In the book, the girls’ mother, Mrs. Lisbon, literally grounded the girls for life after the second youngest daughter, Lux, came home from a dance having obviously had sex with her date. However, long before Lux’s incident at the dance – the only one the girls had ever been allowed to attend – her mother had been isolating her and her sisters from the world as much as she possibly could. Even when going to church Mrs. Lisbon exerted her control over the girls. As the narrator of the book relates, “Clutching her good purse, she checked each daughter for signs of makeup before allowing her to get in the car and it was not unusual for her to send Lux back inside to put on a less revealing top" (8). After Cecilia’s first attempt at suicide even the neighbors knew that the girls were feeling trapped. “That girl didn't want to die,” one neighbor observed. “She just wanted out of that house” (17). Cecilia’s own reactions to the ink blot test administered after her attempt reveal her feelings. Among other things, “She also saw 'prison bars,' [and] 'a swamp,'…" (21), classic symbols of entrapment or imprisonment.

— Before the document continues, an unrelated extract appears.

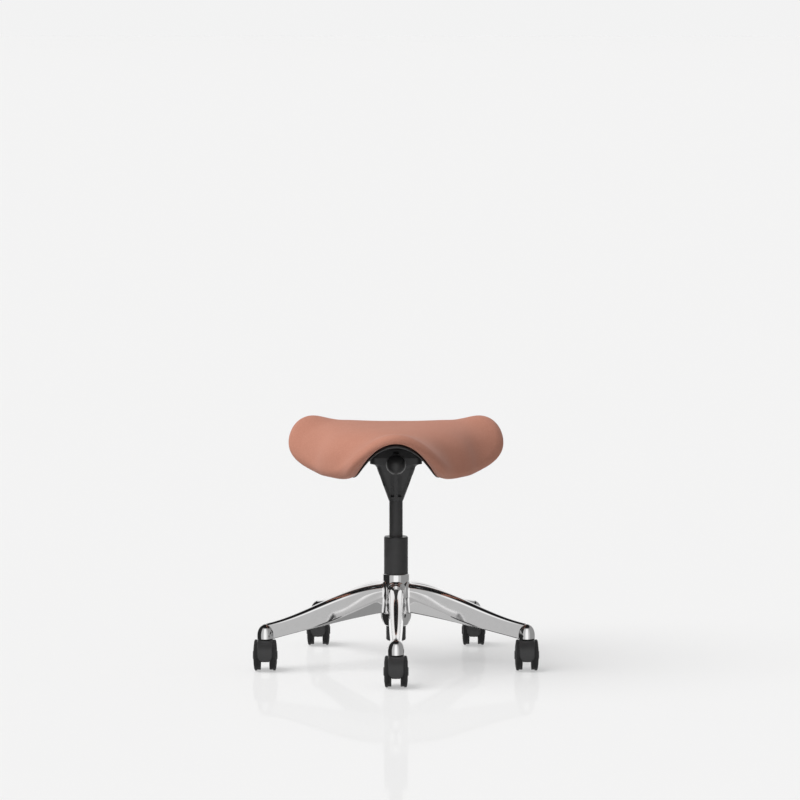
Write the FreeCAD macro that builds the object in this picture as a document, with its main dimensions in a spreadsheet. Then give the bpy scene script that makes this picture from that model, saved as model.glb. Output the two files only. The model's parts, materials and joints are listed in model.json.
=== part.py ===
import FreeCAD, Part
import Sketcher
import math
import os

# Saddle stool with a gas lift, a five-arm cast base and twin-wheel casters.
# Millimetres, +Z up. The origin is on the floor, on the axis of the column.
# The nose of the saddle points along -Y and the height lever lies under it.

doc = FreeCAD.newDocument("SaddleStool")
sheet = doc.addObject("Spreadsheet::Sheet", "Sizes")

DRIVING_SIZES = (
    # Casters
    ("caster_count", 5),
    ("caster_circle_radius", 285),
    ("caster_trail", 6),
    ("wheel_radius", 32),
    ("wheel_step", 1.5),
    ("wheel_gap", 18.6),
    ("wheel_outer_half_width", 24),
    ("wheel_tread_half_width", 21),
    ("wheel_cap_radius", 8),
    ("wheel_cap_height", 1.4),
    ("wheel_face_radius", 22),
    ("wheel_cap_wall", 3.4),
    ("axle_radius", 4),
    ("hood_half_width", 16.5),
    ("hood_skin", 1.8),
    ("hood_bottom_height", 22),
    ("hood_corner_radius", 7.5),
    ("stem_radius", 5.5),
    ("stem_bottom_height", 42),
    ("stem_top_height", 86),
    ("stem_collar_radius", 8),
    ("stem_collar_height", 0.7),
    ("running_gap", 0.05),
    ("seated_gap", 0.02),
    ("moving_gap", 0.3),
    # Base casting
    ("socket_radius", 17.5),
    ("socket_bottom_height", 65),
    ("socket_straight_height", 7),
    ("socket_dome_height", 24.5),
    ("hub_radius", 28.5),
    ("hub_top_height", 189),
    ("hub_chamfer", 1.5),
    ("skirt_radius", 32.5),
    ("skirt_top_height", 108),
    ("skirt_bottom_height", 80),
    ("skirt_rounding", 6),
    ("arm_root_width", 38),
    ("arm_tip_width", 17.5),
    ("arm_root_top_height", 170),
    ("arm_tip_top_height", 97),
    ("arm_bend_degrees", 153),
    ("arm_root_bottom_height", 109),
    ("arm_tip_bottom_height", 62),
    ("arm_bottom_sharpness", 1.3),
    ("arm_wall", 3.5),
    ("arm_rib_thickness", 3),
    ("arm_rib_lift", 6),
    ("arm_crease_height", 146),
    ("arm_undercut", 9),
    # Gas lift
    ("tube_radius", 25),
    ("tube_wall", 1.8),
    ("tube_top_height", 265),
    ("tube_taper_top_height", 150),
    ("tube_taper_bottom_height", 84),
    ("tube_taper_bottom_radius", 22.2),
    ("tube_foot_radius", 20.5),
    ("tube_bottom_height", 48),
    ("tube_floor", 4),
    ("bush_length", 90),
    ("bush_lip", 2),
    ("cylinder_radius", 14),
    ("cylinder_wall", 1.2),
    ("cylinder_bottom_height", 130),
    ("cylinder_shoulder_height", 343),
    ("cylinder_top_height", 391),
    ("taper_bottom_radius", 13.2),
    ("taper_top_radius", 12.4),
    ("taper_bore_radius", 10.5),
    ("rod_radius", 5),
    ("rod_bottom_height", 44),
    ("rod_top_height", 240),
    ("rod_collar_radius", 8),
    ("rod_collar_height", 3),
    ("piston_bottom_height", 225),
    ("piston_height", 13),
    ("bearing_radius", 12),
    ("bearing_height", 5),
    ("clip_radius", 8),
    ("clip_height", 1.8),
    ("rod_guide_height", 12),
    ("button_radius", 3),
    ("button_flange_radius", 6),
    ("button_flange_height", 3),
    # Lever and knob
    ("pivot_offset", 25),
    ("pivot_height", 408),
    ("pivot_pin_radius", 2.5),
    ("pivot_pin_half_length", 34),
    ("lever_tilt_degrees", 14.2),
    ("lever_width", 14),
    ("lever_thickness", 6),
    ("lever_rear_length", 28),
    ("lever_bar_length", 55),
    ("lever_hub_radius", 6),
    ("lever_rod_radius", 4),
    ("lever_rod_length", 98),
    ("lever_touch_gap", 0.2),
    ("knob_radius", 20.3),
    ("knob_distance", 98),
    # Seat support
    ("support_foot_half_width", 15),
    ("support_waist_height", 413),
    ("support_waist_half_width", 39),
    ("support_waist_half_length", 46),
    ("support_wing_height", 425),
    ("support_wing_half_width", 54),
    ("support_wing_half_length", 50),
    ("support_wing_top_height", 438),
    ("support_top_height", 455),
    ("support_top_half_width", 43),
    ("support_top_half_length", 46),
    ("support_offset", 6),
    ("support_rounding", 12),
    ("slot_half_width", 8),
    ("slot_top_height", 440),
    ("rib_half_spacing", 11),
    ("rib_boss_half_width", 4),
    ("rib_recess", 5),
    ("window_half_width", 5.7),
    ("window_height", 6),
    ("window_bottom_height", 446),
    ("screw_half_spacing", 30),
    ("screw_front_offset", 30),
    ("screw_rear_offset", 24),
    ("screw_radius", 4),
    ("screw_head_radius", 7),
    ("screw_head_height", 4.5),
    ("screw_grip", 10),
    ("screw_tip_depth", 4.7),
    # Seat
    ("pan_rise", 11.4),
    ("seat_nose_radius", 240),
    ("seat_flap_radius", 175),
    ("nose_rise", 5),
    ("flap_drop", 101),
    ("lobe_width", 2.4),
    ("lobe_bluntness", 3.8),
    ("ridge_sharpness", 1.86),
    ("lean_sharpness", 1.1),
    ("crown_rise", 4),
    ("lobe_crown_reach", 60),
    ("least_crown_reach", 34),
    ("most_crown_reach", 84),
    ("nose_edge_rounding", 18.4),
    ("rear_edge_rounding", 32.5),
    ("flap_edge_rounding", 17),
    ("seat_flat_radius", 26),
    ("cushion_thickness", 36),
    ("rim_nose_radius", 239),
    ("rim_rear_radius", 226),
    ("rim_flap_radius", 130),
    ("rim_nose_drop", 15),
    ("rim_rear_drop", 32),
    ("rim_flap_drop", 100),
    ("rim_sharpness", 1.8),
    ("arch_sharpness", 2.9),
    ("rear_flap_rise", 10),
    ("pan_gap", 0.6),
    ("pan_thickness", 5),
    ("pan_edge_at_nose", 9),
    ("pan_pad_radius", 48),
)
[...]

Only after Cecilia , the youngest daughter’s, suicide attempt was the psychologist and Mr. Lisbon able to convince Mrs. Lisbon that it would be best for the girls to give them more freedom. Mrs. Lisbon eased up only a little. She let the girls play in the front yard. The fact that "The front door was always left open, …" (22) was only remarkable because it had always been shut before. It was considered a "miraculous [change]" (22). Mrs. Lisbon had always been strict. "According to Mr. Lisbon, he had long harbored doubts about his wife's strictness…" He felt [the girls] were "cooped-up"(23). Cecilia was 13 before "… Mr. Lisbon persuaded his wife to allow the girls to throw the first and only party of their short lives" (24). After Cecilia finally succeeded in killing herself – by throwing herself out a window onto the spikes of a steel fence – Mr. Lisbon was able to convince his wife that the girls needed even more freedom. The young girls needed something more than just playing in the front yard or having an incredibly restricted party in a brightly lit basement. But this taste of freedom was short-lived.
Once it was discovered that Lux had had sex after that dance, the girls’ isolation became even more extreme than most people can imagine. Mrs. Lisbon pulled the girls out of school and locked them up inside the house in “maximum-security isolation” (141). What really escalated the situation from mere sequestering into true imprisonment was the living conditions within the house. For reasons that could only be guessed at, Mrs. Lisbon entirely ceased to care for the house or her family. The house became a shambles. A festering cess-pool would be a more accurate description. With food left lying around for months, the house eventually started to smell so bad that neighbors could smell it down the block (165). This dungeon-like imprisonment lasted for months, until the girls finally “escaped” by committing suicide.
Though, compared to the conditions under which the Lisbon girls suffered, the isolation experienced by the boys in their neighborhood was barely noticeable, it is still worthy of examination if only for comparison purposes. Rather than being imposed by outside forces, the isolation experienced by these boys was more a form of habit, learned by example from their parents and peers. Just by climbing up on their own roofs they could see "… over the heaps of trees throwing themselves into the air, the abrupt demarcation where the trees ended and the city began. … Sounds we usually couldn't hear reached us now that we were up high, … we made out, faintly, an indecipherable backward-playing tape of city life, cries and shouts, the barking of a chained dog, car horns, the voices of girls calling out numbers in an obscure tenacious game – sounds of the impoverished city we never visited, all mixed and muted, without sense carried on a wind from that place" (34). They were close enough to actually hear little girls playing in the street. They knew there must be something going on there or there wouldn’t have been race riots. But they never gave it a second thought.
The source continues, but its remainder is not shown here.